Deg! Tiba-tiba dadaku terasa sesak. Padahal baru membaca pengantar dan tetek-bengek pada awalan sebelum bagian pertama, aku seperti merasakan sesuatu yang nyata. Bukan hanya khayalan atau fiktif belaka. Kututup novel itu.
Kunyalakan handphone-ku, kubuka Google, kuketik di pencarian: biografi Pramoedya Ananta Toer. Malam makin merangkak menuju pagi. Pukul satu dini hari, rupanya. Kubuka novel Gadis Pantai lagi, "Bagian Pertama". Gumamku pelan, dan aku mulai menyelam, menyelam, dan menyelam.
Baru sepuluh lembar dan aku mulai gelagapan. Ah, mungkin karena masih awal persinggunganku dengan karya Pram. Namun membaca kisah ini, seakan aku déjà vu entah pada apa atau pada siapa. "Berat, terlalu berat untukku. Ini bukan bacaan ringan." Lagi-lagi, aku bercakap dengan diri sendiri. Di dalam hati. Namun tak bisa kumungkiri, aku penasaran dengan lanjutannya.
Aku jadi teringat kisah yang sering Mamak dan Mbah Putri ceritakan tentang masa lalu mereka. Namun beda. Tentu sangat berbeda. Karena meski kami tinggal di Jepara, kami tinggal di daerah Gunung Muria, sehingga tidak terlalu akrab dengan pesisir.
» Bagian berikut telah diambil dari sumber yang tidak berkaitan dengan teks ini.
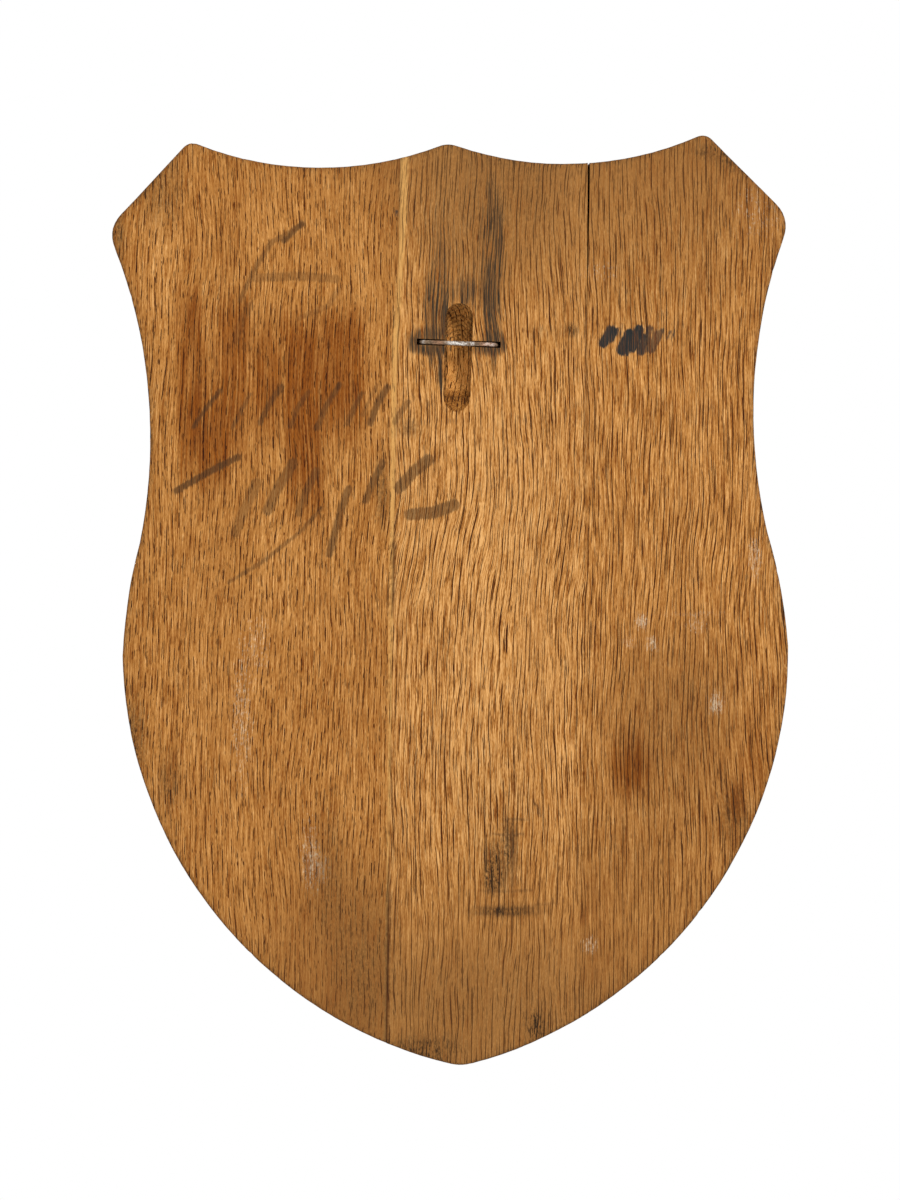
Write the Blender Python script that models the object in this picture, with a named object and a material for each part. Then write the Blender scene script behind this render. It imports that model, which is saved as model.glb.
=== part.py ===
"""Carved oak shield plaque: three boards glued edge to edge, cut to one outline, carved on the
front and hung by an iron staple that is let into the back.

Metres, +Z up. The origin is on the middle of the staple's crown, in the plane of the back,
where the hook carries the plaque. The carved front faces -Y and the flat back faces +Y, so
the left board, named as someone sees it who looks at the back, is the one at +X.
"""

import math

import bmesh
import bpy
import numpy as np

# Shield, measured to corners that are still sharp
SHIELD_WIDTH = 0.2950
SHIELD_HEIGHT = 0.4009
THICKNESS = 0.020
PEAKS_ABOVE_HOOK = 0.0892
AXIS_FROM_HOOK = 0.00345

# How far the curved edges swell out of the straight line between their corners, or sink in
SCOOP_SINK = 0.0112
WAIST_SINK = 0.0144
BELLY_SWELL = 0.0485

# Length of edge that is eased away on each side of a corner
PEAK_EASE = 0.0042
SHOULDER_EASE = 0.0092
HIP_EASE = 0.0235
TIP_EASE = 0.0045

# Corners of half the outline, from the middle of the top down to the tip: share of the half
# width, share of the height, bow of the edge that follows, easing, points on that edge
HALF_OUTLINE = (
    (0.000, 0.0062, -SCOOP_SINK, PEAK_EASE, 16),
    (0.754, 0.0000, 0.0, PEAK_EASE, 5),
    (1.000, 0.0942, -WAIST_SINK, SHOULDER_EASE, 18),
    (0.962, 0.4890, BELLY_SWELL, HIP_EASE, 36),
    (0.000, 1.0000, 0.0, TIP_EASE, 0),
)
CORNER_POINTS = 6

# Glue joints: how far they stand to each side of the hook at its height, and how far their
# tops lean towards +X
LEFT_JOINT_OUT = 0.0265
LEFT_JOINT_LEAN = math.radians(-1.78)
RIGHT_JOINT_OUT = 0.0551
RIGHT_JOINT_LEAN = math.radians(-1.28)
GLUE_GAP = 0.0003
CRACK_MOUTH = 0.00085
CRACK_FOOT_ABOVE_HOOK = 0.022

# Arrises and the carved front
BACK_ARRIS = 0.0007
FRONT_ROUND = 0.0028
ROUND_STEPS = 4
BORDER_WIDTH = 0.0140
BORDER_CHAMFER = 0.0010
GROUND_SINK = 0.0042
GROUND_SLOPE = 0.0022
CHEVRON_BELOW_HOOK = 0.050
CHEVRON_WIDTH = 0.034
CHEVRON_PITCH = math.radians(39)
CHEVRON_RISE = 0.0032
CHEVRON_CHAMFER = 0.0014

# Chopped slot in the back, which takes the hook; its head stands off to -X and its top leans
# that way too
SLOT_WIDTH = 0.0119
SLOT_LENGTH = 0.0469
SLOT_DEPTH = 0.0090
SLOT_ABOVE_HOOK = 0.0173
SLOT_HEAD_OFF = 0.0007
SLOT_LEAN = math.radians(-2.66)
SLOT_HEAD = 0.0058
SLOT_FOOT = 0.0075
SLOT_SQUARENESS = 3.2
SECTION_POINTS = 12

# Depth of the slot from its head to its foot: share of the length, share of the full depth
SLOT_FLOOR = (
    (0.0, 0.30),
    (0.05, 0.80),
    (0.12, 1.0),
    (0.62, 1.0),
    (0.80, 0.72),
    (0.875, 0.26),
    (1.0, 0.02),
)

# Iron staple and the seat that it is driven into
STAPLE_LENGTH = 0.0355
STAPLE_THICKNESS = 0.0021
STAPLE_BEND = 0.0013
STAPLE_TILT = math.radians(3.09)
LEG_LENGTH = 0.0120
LEG_POINT = 0.0040
WIRE_SIDES = 8
BEND_STEPS = 4
SEAT_CLEARANCE = 0.0003

# How far a cutter runs on past the surface that it cuts
OVERRUN = 0.004

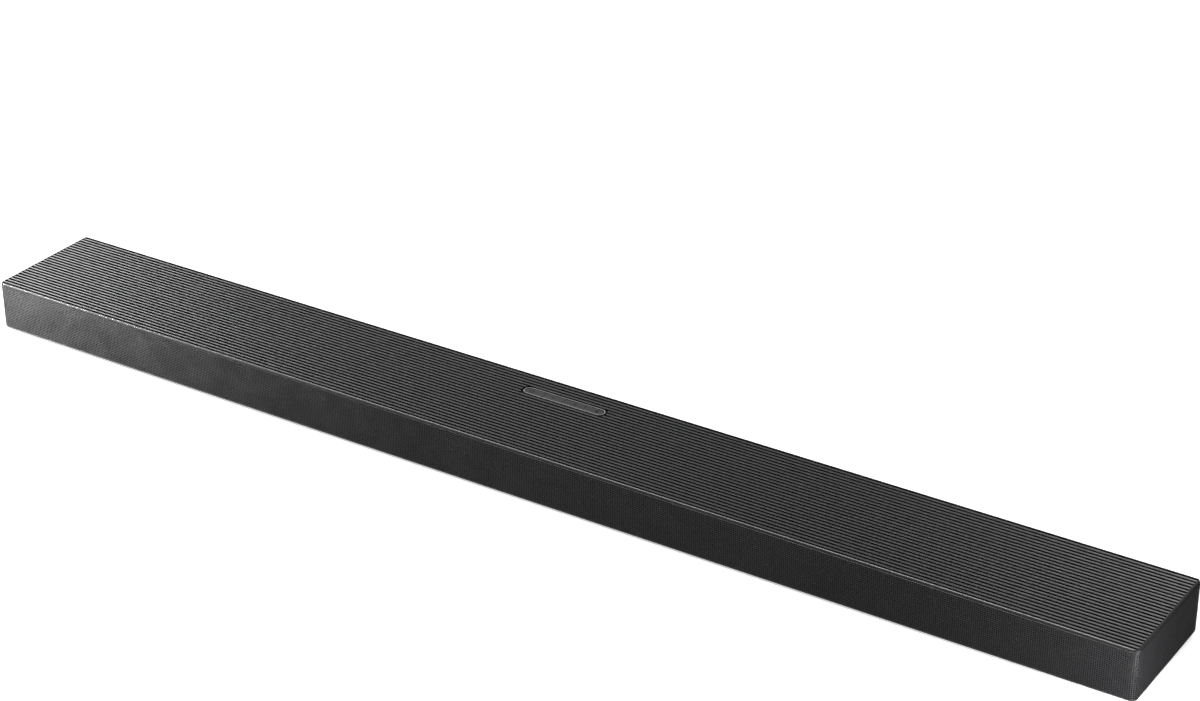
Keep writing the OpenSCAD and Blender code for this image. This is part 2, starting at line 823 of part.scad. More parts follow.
module upfire_funnels() {
    color([0.06, 0.06, 0.06]) for (s = [-1, 1]) difference() {
        translate([s * upfire_x, upfire_y, upfire_z - 6])
            cylinder(r = upfire_r + 1.5, h = deck_z - upfire_z + 5.9, $fn = 96);
        translate([s * upfire_x, upfire_y, 0]) cylinder(r = upfire_r - 2.5, h = body_h, $fn = 96);
        at_upfire(s) translate([-50, -50, -30]) cube([100, 100, 30.1]);
    }
}

module upfire_baskets() {
    color([0.15, 0.15, 0.15]) for (s = [-1, 1]) at_upfire(s) basket(0, upfire_r, upfire_depth);
}

module upfire_magnets() {
    color([0.3, 0.3, 0.32]) for (s = [-1, 1]) at_upfire(s)
        motor(ring_r = 16, gap_r = 8.4, pole_r = 6.6, depth = upfire_depth, h = 11);
}

module upfire_surrounds() {
    color([0.05, 0.05, 0.05]) for (s = [-1, 1]) at_upfire(s) surround(0, upfire_r);
}

module upfire_cone(s) {
    color([0.1, 0.1, 0.1]) at_upfire(s)
        cone(0, upfire_r, depth = 6, coil_r = 7.5, coil_end = upfire_depth + 4);
}

module driver_screws() {
    corner = 11.8;
    color([0.45, 0.45, 0.47]) for (x = woofer_x) at_front(x) for (sx = [-1, 1], sy = [-1, 1])
        translate([sx * (woofer_a + corner), sy * corner, 0.02]) cylinder(r = 1, h = 0.8, $fn = 24);
}

top_cover();
front_grille();
grille_scrim();
front_baffle();
bottom_chassis();
rear_panel();
end_plate_left();
end_plate_right();
rubber_feet();
case_screws();
mount_inserts();
io_plate();
power_inlet();
hdmi_sockets();
usb_socket();
optical_socket();
optical_shutter();
main_board();
board_chips();
heat_sink();
ribbon_cable();
wireless_module();
power_board();
power_transformer();
power_capacitors();
control_bezel();
key_power();
key_minus();
key_plus();
key_mic();
plunger(0);  // plunger_power
plunger(1);  // plunger_minus
plunger(2);  // plunger_plus
plunger(3);  // plunger_mic
control_board();
tact_switches();
microphones();
display_board();
display_window();
driver_gaskets();
woofer_baskets();
woofer_magnets();
woofer_surrounds();
woofer_cone(0);  // woofer_cone_1
woofer_cone(1);  // woofer_cone_2
woofer_cone(2);  // woofer_cone_3
woofer_cone(3);  // woofer_cone_4
tweeter_plates();
tweeter_magnets();
tweeter_dome(0);  // tweeter_dome_left
tweeter_dome(1);  // tweeter_dome_centre
tweeter_dome(2);  // tweeter_dome_right
upfire_funnels();
upfire_baskets();
upfire_magnets();
upfire_surrounds();
upfire_cone(-1);  // upfire_cone_left
upfire_cone(1);  // upfire_cone_right
driver_screws();
speaker_harness();
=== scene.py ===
"""Looks of the soundbar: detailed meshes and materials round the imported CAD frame."""
import json
import math

import bmesh
import bpy
import numpy as np
from mathutils import Matrix, Vector


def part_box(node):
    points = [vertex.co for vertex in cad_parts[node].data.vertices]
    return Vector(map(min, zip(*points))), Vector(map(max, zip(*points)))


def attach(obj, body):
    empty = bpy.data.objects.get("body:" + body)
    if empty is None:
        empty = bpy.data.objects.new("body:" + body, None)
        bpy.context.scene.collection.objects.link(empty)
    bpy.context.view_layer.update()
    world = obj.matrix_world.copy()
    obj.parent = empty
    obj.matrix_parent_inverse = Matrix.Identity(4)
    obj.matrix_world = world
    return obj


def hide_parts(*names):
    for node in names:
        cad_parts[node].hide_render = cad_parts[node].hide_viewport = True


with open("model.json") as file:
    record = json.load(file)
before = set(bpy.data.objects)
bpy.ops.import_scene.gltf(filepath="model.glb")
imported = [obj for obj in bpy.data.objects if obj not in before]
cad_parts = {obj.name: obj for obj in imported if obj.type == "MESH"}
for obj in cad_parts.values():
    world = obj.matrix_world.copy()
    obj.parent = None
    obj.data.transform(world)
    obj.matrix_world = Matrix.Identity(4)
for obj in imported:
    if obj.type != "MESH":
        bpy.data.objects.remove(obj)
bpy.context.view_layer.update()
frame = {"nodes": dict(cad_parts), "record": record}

MM = 0.001
HOUSING = "housing"

# ---- Sizes, in millimetres, from the frame's own boxes ----


def box_mm(node):
    lo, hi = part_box(node)
    return [c / MM for c in lo], [c / MM for c in hi]


body_lo, body_hi = box_mm("top_cover")
X_END = body_hi[0]
Y_FRONT = body_lo[1]
Y_REAR = body_hi[1]
Z_TOP = body_hi[2]
CORNER_R = 6.0
REAR_R = 3.5
RIB_COUNT = 28
RIB_W = 2.2
RIB_H = 2.0
RIB_END_GAP = 2.6
RIM_DROP = 0.15
RIB_PITCH = (Y_REAR - Y_FRONT) / (RIB_COUNT - 1)
RIB_ROUND = 0.45
EDGE_ROUND = 0.75
INNER_EDGE_ROUND = 0.2
GROOVE_Z = Z_TOP - RIB_H
DECK_Z = GROOVE_Z - 2.2
SKIRT_Z = GROOVE_Z - 0.8
RIB_SINK = 0.05
DECK_INSET = 1.2
# Shape of a rib's end: distance back from the tip and width there as a share of the full width
RIB_TIP = ((0.0, 0.7), (0.12, 0.88), (0.35, 0.97), (0.7, 1.0), (1.0, 1.0))

bezel_lo, bezel_hi = box_mm("control_bezel")
PILL_X = (bezel_lo[0] + bezel_hi[0]) / 2
PILL_Y = (bezel_lo[1] + bezel_hi[1]) / 2
PILL_R = (bezel_hi[1] - bezel_lo[1]) / 2
PILL_A = (bezel_hi[0] - bezel_lo[0]) / 2 - PILL_R
PILL_GAP = 1.95
RIM_W = 1.3
KEY_GAP = 0.3
KEY_R = PILL_R - RIM_W - 0.5
KEY_SPLIT = 21.5
KEY_ROUND = 0.22
KEY_POST_R = 1.5
SIGN_LINE = 0.75
SIGN_SINK = 0.1
SIGN_PROUD = 0.02
KEY_POSTS = {"key_power": -34.0, "key_minus": -11.0, "key_plus": 11.0, "key_mic": 34.0}

GRILLE_T = 0.7
GRILLE_PITCH = 1.8
HOLE_R = 0.66
HOLE_SIDES = 8
GRILLE_EDGE = 0.55
GRILLE_FOLD = 0.22
GRILLE_PIECES = 8

FOOT_A = 24.0
FOOT_R = 6.0
SCRIM_COLUMNS = 120
SCRIM_ROWS = 4

# ---- Camera: set from the traced outline of the bar ----


def add_camera():
    right = Vector((0.83860, 0.54473, -0.00415))
    down = Vector((0.25031, -0.39208, -0.88522))
    ahead = Vector((-0.48384, 0.74131, -0.46515))
    cam = bpy.data.objects.new("camera", bpy.data.cameras.new("camera"))
    cam.data.sensor_width = 36.0
    cam.data.lens = 85.88
    cam.data.clip_start = 0.05
    cam.data.clip_end = 60.0
    rows = Matrix((right, -down, -ahead)).transposed()
    place = Vector((1.2217, -1.7812, 1.2487))
    cam.matrix_world = Matrix.Translation(place) @ rows.to_4x4()
    bpy.context.collection.objects.link(cam)
    bpy.context.scene.camera = cam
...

Akhirnya kuputuskan kembali menutupnya. Namun kali ini langsung kumasukkan tas ranselku dan bergegas pulang ke kos. "Hoaaaammm…." Rupanya aku sudah mengantuk.
***
Ah! Rupanya sudah setahun lebih yang lalu. Sekarang pukul 17:37 WIB tanggal 21 Agustus 2016. Nanti malam, seperti biasa, setiap Minggu malam aku ikut rutinan Kelas Membaca Pram di Kedai Kopi ABG, Patemon. Aku masih ingat betul, membaca roman Gadis Pantai butuh waktu sebulan untuk merampungkan.
Tanggal 16 April 2015 pukul 02.16 WIB aku sesenggukan di atas kasur mengakhiri kisah itu. Betapapun, begitu tegar dan kuat hati Gadis Pantai, aku tidak bisa membayangkan jika Gadis Pantai itu adalah aku. Roman Gadis Pantai merupakan karya Pram yang aku baca kali pertama. Setelah itu, aku mulai mencari dan membaca karya Pramoedya Ananta Toer. Meskipun aku tidak pandai menulis resensi dari sebuah buku, aku tetap suka membacanya. Meskipun kisah yang ditulis banyak tentang sejarah dan masa-masa lampau, aku tetap suka membacanya. Meskipun acap kali aku kurang paham dan susah mengungkapkan lewat lisan, aku masih tetap suka membacanya. Dan, tidak apa-apa kan aku tetap suka membaca karya Pramoedya meski belum pandai menulis resensi atau mengisahkan kembali? Mungkin aku butuh membacanya berulang kali untuk memahami dan sebelum mengisahkan kembali.
Semoga lain kesempatan aku bisa menulis resensi tentang Gadis Pantai dan karya lain dari Pram.